So Beeswarm has improved a lot over the last few weeks, and I have tried to summarize the changes here.
In my last post, I had mentioned the Telnet and SSH Bees, which have much more intelligence now. Along with them, the FTP and SMTP bees have been updated too. The SMTP bee now uses a static mail archive (plans are to replace this with something more dynamic) to send emails from. The ftp client now checks what files are there on the Hive server before trying to download it.
An important aspect of the traffic pattern was the ability to configure when sessions should occur. In other words, the timings between the client sessions should follow the real world patterns.
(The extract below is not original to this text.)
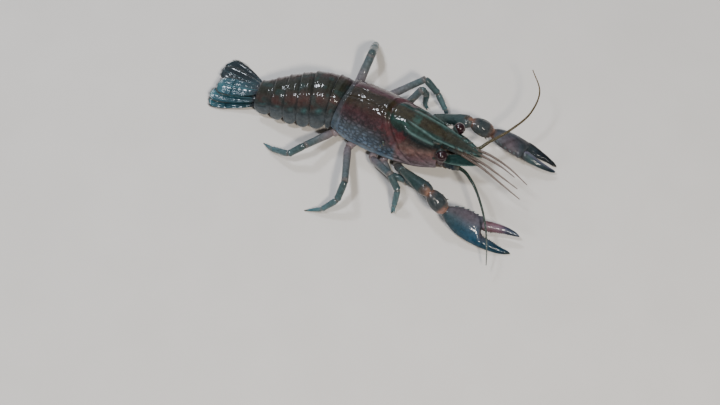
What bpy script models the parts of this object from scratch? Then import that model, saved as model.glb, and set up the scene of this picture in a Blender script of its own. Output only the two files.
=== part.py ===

Things were a bit complicated here, because every protocol had to be handled differently. Now every bee has a specific range of time (of the day) for which it is active. We also have a slepp interval, and an activation probability. The activation probability will decide whether the client session will be performed the next time the bee is activated.
Loads of Bug Fixes/Improvements
A lot of minor bugs were fixed (or features implemented).
- Generation of self-signed cert/keys at startup
- Fixing of the HTTPS capability, which resulted in "ssl_rx_record_too_long" errors.
- Fixed a bug in packaging where one of the data files was not being copied.
All in all, getting things working is much more smoother now.
This is one of the most exciting thing I've worked on. Ever. Beeswarm now let's users download pre-configured, bootable ISO images of the new Hives/Feeders which are created from the web-interface. And it's as simple as clicking "Download ISO". There were quite a bit of challenges here, but I'll save them for my next blog post ;)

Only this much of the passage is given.